The sisters run a cafe, and thus many conversations are shared over the preparation of food. The sensuality of cooking is nothing new to film. Every year we see new evidence that fine dining and sex are inextricably linked in our psyche, and Vertical Ray has some memorable contributions to what could almost be called a new genre… the Culinary Comedy. (My favorites: Babette’s Feast, Like Water for Chocolate, Big Night.) Frank talk about sex in this film has a different quality; the sisters live such healthy lives and have such strong relationships that their talk never comes across as crass (although some viewers might become, well, uncomfortable when the sisters quietly giggled about sautéing a certain part of the male anatomy with garlic).

There is a dazzling sensuality to the interactions between husband and wife in this film. I’ve never seen so many “making out scenes” between married couples before. What a refreshing change, in a day when 9 out of 10 love scenes show us secret and reckless liaisons between immature unmarried grownups. In one scene, a husband finds his wife singing in the garden and the secret he discovers there leads to some of the most tender and beautiful exchanges I’ve ever seen on the screen. Marriage, a good thing? Rewarding? Sexy? What will Hollywood’s answer be to such scandalous suggestions!

Lien, the 19-year-old dreamer, is clearly the character about whom Tran cares the most. There are many scenes of her slowly waking up and stretching like a lazy cat in her funky apartment, which she shares with her brother. The camera seems transfixed by her gleaming black hair, especially when it is wet. One scene, in which she gets caught up in the music of the Velvet Underground and dances about the apartment, is the best solo dance onscreen since Uma Thurman’s pre-overdose dance in Pulp Fiction. These scenes alone are worth the ticket. Lien is indeed a gorgeous creature, but her strength is also her weakness. Her reckless sexuality, which nearly perverts her relationship with her brother, leads her to hasty involvement with her boyfriend and an embarrassing misunderstanding.

While Lien’s black hair and gleaming skin is the focus of the film’s gorgeous imagery, the storytelling is preoccupied with a deep sadness that comes from regret. Older sister Suong’s husband Quoc is a photographer who sees sadness wherever he looks. He’s perfectly cast; the actor’s face seems split in two, one eye wide open, another downcast. As we watch him work, we slowly begin to see what he sees, and learn why he feels torn between two worlds, why he feels at home in “sad places”.

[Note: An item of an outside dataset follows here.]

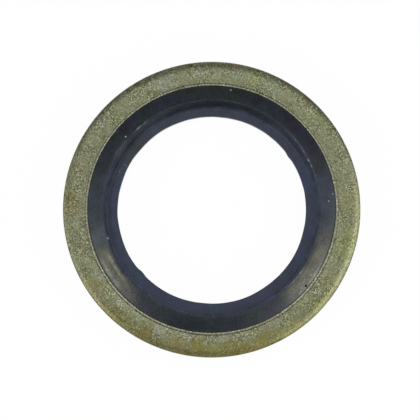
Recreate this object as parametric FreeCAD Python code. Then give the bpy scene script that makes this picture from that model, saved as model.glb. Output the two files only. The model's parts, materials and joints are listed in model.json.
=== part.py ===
"""Self-centring bonded sealing washer for a 3/8 inch pipe thread.

A flat steel ring is blanked from sheet, and a black rubber ring is moulded into its hole and bonded there.
The rubber has a sealing lip on each face. Between them, a thin web at mid-height reaches in to the thread
and centres the washer on it.

Millimetres. The origin is the centre of the hole at mid-thickness, and +Z is the axis of the hole.
The face whose outer edge was rolled over by the blanking die is up.
"""

import FreeCAD, Part
import math
import os
from collections import namedtuple

# Rubber ring, from the hole outwards
web_bore_diameter = 15.05  # grips the thread
web_width = 0.84  # from the hole to the foot of the lip
web_thickness = 0.56
web_edge_bevel = 0.05
lip_foot_bevel = 0.16  # where the lip rises from the web
lip_wall_lean = 0.32  # how far the steep inner wall leans outwards on its way up
lip_crest_width = 0.07
lip_crest_radius = 0.06  # rounding of both edges of the crest
lip_flank_width = 1.18  # long outer slope, from the crest to the bore of the steel
lip_flank_bulge = 0.06  # how far the middle corner of the flank stands above a straight slope
lip_flank_radius = 5.0  # rounding of that corner, which bows the whole flank
lip_stand = 0.35  # how far the crest stands above the face of the steel
bond_setback = 0.08  # how far below the face of the steel the flank meets its bore

# Steel ring
steel_width = 1.96  # from its bore to its outside
steel_thickness = 2.03
bore_edge_bevel = 0.05

# Outside of the steel, as the blanking die leaves it: rolled over, then sheared straight, then torn to a taper
roll_width = 0.66
roll_depth = 0.24
torn_height = 1.50
torn_taper = 0.19
tumbled_edge_bevel = 0.08  # lower edge, where tumbling took the burr off

# Fine ring that the edge of the rubber mould presses into both faces of the steel
mould_mark_setback = 0.13  # from the bore of the steel to the near side of the mark
mould_mark_width = 0.12
mould_mark_depth = 0.05

# Radii from the axis, and heights above the mid-plane
web_bore = web_bore_diameter / 2
lip_foot = web_bore + web_width
crest_inside = lip_foot + lip_wall_lean
crest_outside = crest_inside + lip_crest_width
steel_bore = crest_outside + lip_flank_width
mark_inside = steel_bore + mould_mark_setback
mark_middle = mark_inside + mould_mark_width / 2
mark_outside = mark_inside + mould_mark_width
steel_outside = steel_bore + steel_width
web_top = web_thickness / 2
steel_top = steel_thickness / 2
bond_top = steel_top - bond_setback
crest_top = steel_top + lip_stand

# A corner of a section. A fillet is a radius, and a bevel takes that length off both sides.
Corner = namedtuple("Corner", "radius height fillet bevel", defaults=(0, 0))


def section_point(radius, height):
    return FreeCAD.Vector(radius, 0, height)


def mirrored(corners):
    """The same corners below the mid-plane, in the order that carries the outline on."""
    return [corner._replace(height=-corner.height) for corner in reversed(corners)]


def edge_break(before, here, after, corner):
    """Curve that takes the corner off, from the side before it to the side after it. A sharp corner has none."""
    back = (before - here).normalize()
    ahead = (after - here).normalize()
    if corner.fillet:
        half_angle = back.getAngle(ahead) / 2
        run = corner.fillet / math.tan(half_angle)
        depth = corner.fillet / math.sin(half_angle) - corner.fillet
        middle = here + (back + ahead).normalize() * depth
        return Part.Arc(here + back * run, middle, here + ahead * run)
    if corner.bevel:
        return Part.LineSegment(here + back * corner.bevel, here + ahead * corner.bevel)
    return None


def outline(corners):
    """Edges from the first corner to the last, with the corners between them broken as they say."""
    points = [section_point(corner.radius, corner.height) for corner in corners]
    edges = []
    start = points[0]
    for before, here, after, corner in zip(points, points[1:], points[2:], corners[1:]):
        broken = edge_break(before, here, after, corner)
        if broken is None:
            edges.append(Part.LineSegment(start, here).toShape())
            start = here
        else:
            edges.append(Part.LineSegment(start, broken.StartPoint).toShape())
            edges.append(broken.toShape())
            start = broken.EndPoint
    edges.append(Part.LineSegment(start, points[-1]).toShape())
    return edges


def turned(section_edges):
    """Solid of revolution about the axis of the hole."""
    section = Part.Face(Part.Wire(section_edges))
    return section.revolve(FreeCAD.Vector(0, 0, 0), FreeCAD.Vector(0, 0, 1), 360)


def rubber_seal():
    """Web, lips and bond line. Both faces are alike."""
    flank_middle = (steel_bore + crest_outside) / 2
    flank_top = (bond_top + crest_top) / 2 + lip_flank_bulge
    upper_half = [
        Corner(steel_bore, bond_top),
        Corner(flank_middle, flank_top, fillet=lip_flank_radius),
        Corner(crest_outside, crest_top, fillet=lip_crest_radius),
        Corner(crest_inside, crest_top, fillet=lip_crest_radius),
        Corner(lip_foot, web_top, bevel=lip_foot_bevel),
        Corner(web_bore, web_top, bevel=web_edge_bevel),
    ]
    bond = Part.LineSegment(section_point(steel_bore, -bond_top), section_point(steel_bore, bond_top))
    return turned(outline(upper_half + mirrored(upper_half)) + [bond.toShape()])


def die_roll(foot, head):
    """Arc up to the head, where it runs level into the upper face, from the foot, where it meets the wall."""
    width = foot.x - head.x
    depth = head.z - foot.z
    radius = (width**2 + depth**2) / (2 * depth)
    half_turn = math.atan(depth / width)
    middle = head + section_point(radius * math.sin(half_turn), radius * math.cos(half_turn) - radius)
    return Part.Arc(foot, middle, head)


def steel_ring():
    """Blanked ring, with the mould's mark beside its bore on both faces."""
    roll_head = Corner(steel_outside - roll_width, steel_top)
    roll_foot = Corner(steel_outside, steel_top - roll_depth)
    bore_side = [
        Corner(mark_outside, steel_top),
        Corner(mark_middle, steel_top - mould_mark_depth),
        Corner(mark_inside, steel_top),
        Corner(steel_bore, steel_top, bevel=bore_edge_bevel),
    ]
    outside = [
        Corner(steel_outside - torn_taper, -steel_top, bevel=tumbled_edge_bevel),
        Corner(steel_outside, torn_height - steel_top),
    ]
    edges = outline([roll_head] + bore_side + mirrored(bore_side) + outside + [roll_foot])
    roll = die_roll(
        section_point(roll_foot.radius, roll_foot.height),
        section_point(roll_head.radius, roll_head.height),
    )
    return turned(edges + [roll.toShape()])


os.makedirs("parts", exist_ok=True)
steel_ring().exportStep("parts/steel_ring.step")
rubber_seal().exportStep("parts/rubber_seal.step")
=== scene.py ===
"""Looks of a self-centring bonded sealing washer.

Two pieces: a zinc plated steel ring with its blanked outer edge, and the black rubber seal moulded into it.
Shapes are in metres, and MM turns a size in millimetres into metres. The finishes count in millimetres.
Angles round the ring are in degrees, counted from +X towards +Y.
"""

import bpy
import json
import math
from mathutils import Matrix, Vector


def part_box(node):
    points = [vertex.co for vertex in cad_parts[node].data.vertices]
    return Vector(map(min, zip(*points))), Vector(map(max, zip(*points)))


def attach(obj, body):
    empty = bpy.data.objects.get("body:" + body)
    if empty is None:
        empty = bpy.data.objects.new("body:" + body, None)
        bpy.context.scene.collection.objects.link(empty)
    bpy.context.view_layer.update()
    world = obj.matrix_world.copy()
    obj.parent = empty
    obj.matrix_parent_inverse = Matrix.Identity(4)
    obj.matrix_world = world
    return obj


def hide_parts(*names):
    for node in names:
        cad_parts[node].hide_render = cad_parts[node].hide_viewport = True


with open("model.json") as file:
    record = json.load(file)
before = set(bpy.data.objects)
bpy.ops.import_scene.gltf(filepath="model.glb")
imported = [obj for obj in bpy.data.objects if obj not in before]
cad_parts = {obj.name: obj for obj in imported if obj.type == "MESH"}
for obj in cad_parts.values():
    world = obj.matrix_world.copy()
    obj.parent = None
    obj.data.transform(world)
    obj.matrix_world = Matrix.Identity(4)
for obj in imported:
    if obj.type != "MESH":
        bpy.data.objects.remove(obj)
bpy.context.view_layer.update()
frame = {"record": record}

MM = 0.001
BODY = "root"

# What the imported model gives
steel_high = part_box("steel_ring")[1]
seal_low, seal_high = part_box("rubber_seal")
thread_bore = next(mount for mount in frame["record"]["mounts"] if mount["name"] == "thread_bore")
STEEL_OUTSIDE = steel_high.x
STEEL_TOP = steel_high.z
STEEL_BORE = seal_high.x
CREST_TOP = seal_high.z
WEB_BORE = thread_bore["dims"]["r_mm"] * MM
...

Just when the slow, steamy feel of the film begins to lull you into a trance, things take a bad turn. The specter of dishonesty raises its ugly head, and the sisters find that all of their lives are fractured. We learn each has been keeping secrets. By this point, we have enjoyed the light, the happiness, the dinners, and the children so much that these late-coming truamas are painful and affecting. We feel the enormous consequences of little sins.

Director Tran is not judgmental of his characters. He portrays them as beautiful, flawed people, capable of healing, growing, and forgiveness. I appreciated this optimistic view. No one is a bad guy; everyone is lost, but only a few steps from the right path, and love can re-direct them to a better life.

Perhaps the most striking thing about Vertical Ray is that it ends just as the conflicts reach a fever pitch. We can see possibilities of resolution, possibilities of great misunderstanding and destruction. (One character is left believing something about her beloved that is definitely not true.) But the trials are outweighed by the joy that saturates their lives. Where does it come from? I think it comes from living so closely to the natural beauty of God’s creation, and to involvement in family life. Even if the characters don’t recognize that God is the author of the music in their lives, that music still has a powerful effect on them. Thus, when the conflicts do come, familiar problems that seem devastating in other dramas, they seem like problems that love can heal.

Perhaps we can learn something from this. By placing ourselves near to God’s creation, by living in a way that honors family responsibilities, we can keep both feet on the ground even during life’s little earthquakes.